My heart thunders, and I press my palm to it and take several deep breaths, realizing how unfit I am and how close I was to a heart attack. This boy will be the death of me.
“You?” I say breathlessly. “I’m the one who’ll have to spend all day baking tomorrow to replace the ones they ate.”
“Search and rescue get some of those too right?”
I nod and smile affectionately. “I’m thinking they get a lot more than just snickerdoodles.”
Good Lord. Did I just say that?
“You like divinity? I’m
terrible at making it. I can’t ever get my sugar the right temperature, but Punta Clara Kitchen makes the best. I’ll pick ya up some.”
Jake just laughs.
What in the world is wrong with me? I can’t stop my mouth from moving. I just keep puking words all over this man. At least it’s not actual puke, because I already did that.
“I better get him home,” I say, just praying for some sort of miracle in order to get me to shut up.

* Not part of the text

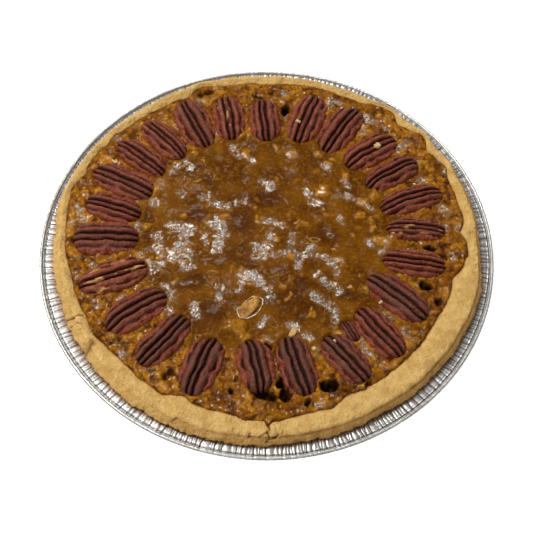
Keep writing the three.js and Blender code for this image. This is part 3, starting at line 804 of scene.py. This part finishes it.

I wake Spence and chastise him for running off. Nuke wakes too, but Jake don’t even need to speak to him to let him know he’s in trouble—he jumps off the couch and hangs his head in shame. I clean up the mess they made as best I can, returning Olivia’s cookie jar to her cupboard inside and righting the chair Spence left sitting in the middle of the kitchen.
“Spencer Mason, you march your butt up that hill to the car right now,” I command and he and Nuke turn tail and plod on ahead of us. Jake and I don’t say a word as we walk along the path to the shelter. Me, because I’m afraid if I open my mouth again I won’t stop babbling, and him? Well, I guess he’s the silent type.
When we near the shelter I realize something important that I forgot to do in between having a heart attack and embarrassing myself, yet again, in front of the hot Marine. “Oh, shoot. I forgot to call Olivia. She’ll be past Montrose and half way to Daphne by now.”
I didn’t bring my phone. I rarely keep it on me. Most days I don’t even switch it on because I can’t afford the calls. I only carry it with me if we’re going out of town on long trips, which we almost never do, so I usher Spence inside to call Olivia’s cell from the shelter’s front desk. I am not losing sight of this boy again tonight.
After I hang up on Olivia, we walk outside. I almost stop dead in my tracks when I notice Jake and Eloise standing in the lot beside my car. Jake has his back to me but Eloise is so wrapped up in him she hasn’t even noticed they’re no longer alone.
“Thank goodness you were here,” Eloise says in her sugary voice that puts my teeth on edge on a good day. She twirls a strand of glossy dark hair around her finger. “I can’t count the amount of times that silly boy has run off and we’ve all had to waste time looking for him.”